Cual fábrica de golosinas concebida para satisfacer paladares patrióticos confundidos tanto por la falta de información como por el analfabetismo político, la industria bélico-cinematográfica estadounidense sigue produciendo películas exaltadoras del militarismo intervencionista.
Filmes decididos a ser «profundamente» emotivos, pero que al reiterar fórmulas primarias establecidas para ganarse el aplauso de amplias audiencias se convierten en subproductos comerciales adheridos a la más burda propaganda.
Películas producidas para reclutar la mente de los espectadores, y también a jóvenes norteamericanos que corran a llenar planillas y así convertirse en uno más de los luchadores que han visto en pantalla, plomo de por medio, llevando los principios de «libertad y democracia» a cualquier rincón del planeta donde ellos mismos se han invitado (recordar el caso del soldado Snowden, tan bien plasmado en el filme de Oliver Stone).

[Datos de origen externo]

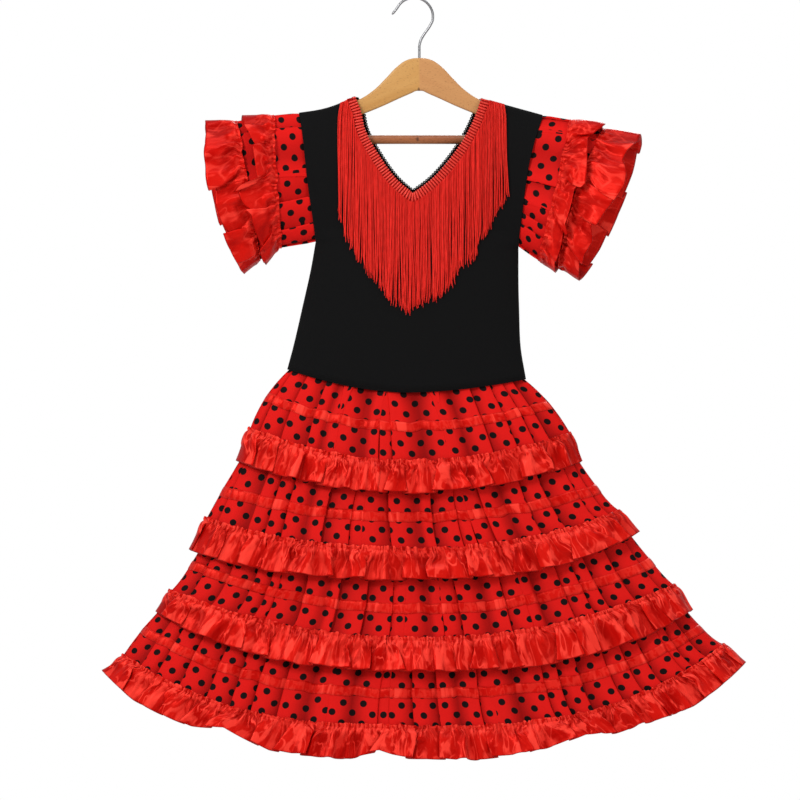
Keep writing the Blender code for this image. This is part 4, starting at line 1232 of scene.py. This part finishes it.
def make_sleeve(side, sleeve, front, back):
    rng = np.random.default_rng(70 if side == "left" else 71)
    start = armhole_loop(front, back)
    seams = {"upper": ring_loop(sleeve.upper_seam), "lower": ring_loop(sleeve.lower_seam)}
    hems = {"upper": ring_loop(sleeve.upper_hem), "lower": ring_loop(sleeve.lower_hem)}
    outwards = float(np.sign(sleeve.upper_seam.top_x))
    curves = [tucked(start, 4.0 * outwards)]
    curves += [mix_loops(start, seams["upper"], share) for share in np.linspace(0, 1, 9)]
    curves += [mix_loops(seams["upper"], seams["lower"], share) for share in np.linspace(0, 1, 9)[1:]]
    curves += [mix_loops(seams["lower"], hems["lower"], 0.08)]
    lifts = np.interp(np.arange(len(curves)), [0, 1, 3], [-1.3, -0.9, 0.0])
    cloth = pleated(
        curves, lifts, SLEEVE_TUBE_FULLNESS, SLEEVE_PLEATS, rng, closed=True, bend_scale=0.7, puff=0.5
    )
    grid, uv, deep = cloth.grid, cloth.uv, cloth.deep
    if side == "left":
        grid, uv, deep = grid[:, ::-1], uv[:, ::-1], deep[:, ::-1]
    tube = shell(f"sleeve_cloth_{side}", grid, uv, DOTTED, CLOTH, True, deep * 0.45)
    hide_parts(f"sleeve_{side}")
    tall = SLEEVE_DROPS[-1]
    before = {"upper": start, "lower": seams["upper"]}
    for part in ("upper", "lower"):
        seam, hem = seams[part], hems[part]
        gap = np.linalg.norm(seam[0][0] - before[part][0][0])
        loops = []
        for drop in SLEEVE_DROPS:
            if drop < 0:
                loops.append(mix_loops(seam, before[part], -drop / gap))
            else:
                loops.append(mix_loops(seam, hem, drop / tall))
        t = np.clip(SLEEVE_DROPS / tall, 0, 1)
        folds = SLEEVE_FOLDS[f"{side}_{part}"] + BEHIND_FOLDS
        width, cloth_at, along, out, tilt, lobe, deep = gather(
            loops, SLEEVE_DROPS, SLEEVE_FULLNESS, rng, fine=11.0, folds=folds, depth_limit=2.2 + 6.5 * t
        )
        pinch = 1 - 0.5 * np.exp(-((SLEEVE_DROPS / 1.3) ** 2))
        out = out * pinch[:, None]
        base = np.interp(SLEEVE_DROPS, [-3, -1, 0, 3, 8, 20, tall], [2.2, 1.8, 1.6, 2.7, 3.2, 3.4, 2.0])
        edges = FREE_EDGES[f"{side}_{part}"]
        table = np.array(edges, float)
        behind = np.array(FREE_EDGES_BEHIND.get(f"{side}_{part}", edges), float)
        stray = SEAM_WANDER * (wander(out.shape[1] - 1, 9, rng) - 1)
        rows = []
        for k, (points, normals) in enumerate(loops):
            share = along[k, :-1] / along[k, -1] * 2
            in_front = share <= 1
            share = np.where(in_front, share, 2 - share)
            # At the top and the bottom of the sleeve the strip turns, and lies flatter.
            calm = 1 - 0.7 * np.exp(-((np.minimum(share, 1 - share) / 0.05) ** 2))
            row = on_curve(points, normals, along[k, :-1], (base[k] + out[k, :-1]) * calm)
            reach_front = np.interp(share, table[:, 0], table[:, 1])
            reach = np.where(in_front, reach_front, np.interp(share, behind[:, 0], behind[:, 1]))
            rounded = SLEEVE_ROUND * (lobe - 0.6) * np.where(in_front, 1, 0.3)
            bulge = 0.4 * out[k, :-1] + tilt + rounded * calm
            row[:, 0] += outwards * (reach * t[k] ** 1.3 + bulge * t[k] ** 2 + stray * calm * (1 - t[k]) ** 2)
            rows.append(row)
        grid = np.array(rows)
        uv = np.stack(np.broadcast_arrays(cloth_at[None, :] * MM, hem_up(SLEEVE_DROPS)[:, None]), axis=-1)
        if side == "left":
            grid, uv, deep = grid[:, ::-1], uv[:, ::-1], deep[:, ::-1]
        name = f"sleeve_satin_{side}_{part}"
        piece = shell(name, grid, uv, SLEEVE_FINISH, SATIN, True, deep * 0.8)
        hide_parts(f"sleeve_{side}_{part}_ruffle")


make_sleeve("left", SLEEVES["left"], front_left, back_left)
make_sleeve("right", SLEEVES["right"], front_right, back_right)

# %% [markdown]
# What repeats is made with Geometry Nodes: the ribs of the braid, the strands of the
# fringe and the small loops of the elastic. A tree gets lines with their thickness as
# an attribute, and puts a tube round each.

# %% Helpers for Geometry Nodes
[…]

Hay películas burdas, menos burdas y otras que, amparadas en supuestas complejidades artísticas, no lo son menos. Son las que prefieren los manipuladores del pensamiento para, en un golpe de magia analítica, maquillar al gato y convertirlo en liebre patriótica.
Una parte importante de la fórmula –que venía siendo utilizada y enriquecida desde el mismo inicio del cine– la dio el mítico John Ford y la siguió al pie de la letra John Wayne cuando en 1960 filma el panfleto nacionalista El Álamo, acerca de la anexión de Texas por parte de Estados Unidos: «Cuando la leyenda se convierta en un hecho –le había recordado a Wayne su viejo preceptor– imprime la leyenda».
Sobre una leyenda trabajó el controvertido Clint Eastwood en su filme El francotirador (American Sniper, 2015) que obtuvo varias nominaciones al Oscar y dos ríos contrastantes de excelentes y malas críticas, entre ellas la del cineasta Michael Moore, escandalizado por el tono racista con que se magnifica la violencia, e igualmente por considerarla descaradamente propagandística.
En muchas de las «buenas críticas» da pena la simpleza analítica de aquellos que aseguran estar ante un hecho nada político y solo humano, la vida del mejor francotirador del ejército norteamericano, Chris Kyle, interpretado por Bradley Cooper. y a quien Eastwood convierte en un romántico vaquero tejano saldando cuentas en favor de «sus muchachos» en las polvorientas calles de Irak.
Se pretende dar cierta diversidad al pensamiento del protagonista, con cuatro misiones y dividiendo su vida entre los conflictos del hogar y la responsabilidad de retornar al campo de batalla donde forma parte –aunque no lo reconozca en sus diálogos y reflexiones– de una tropa invasora. Pero la diversidad es aparente y lo que predomina, como se ha señalado, es una visión patriotera y nacionalista que en ningún momento se cuestiona que busca Estados Unidos en esa guerra que hoy –no obstante, el querer «no ver» de los realizadores– sigue demostrando el horror que ha sido.
«Después de disfrutar la película me han dado deseos de matar a cuanto árabe se atraviese en mi camino», suscribieron unos cuantos en las redes sociales.
Y otros: «Por favor no vayan a ver American Sniper. Es propaganda para promover y normalizar la islamofobia».
Mientras, el reclutamiento de nuevos jóvenes norteamericanos aspirantes a héroes aumentó significativamente durante los días en que American Sniper rompía marcas de taquillas.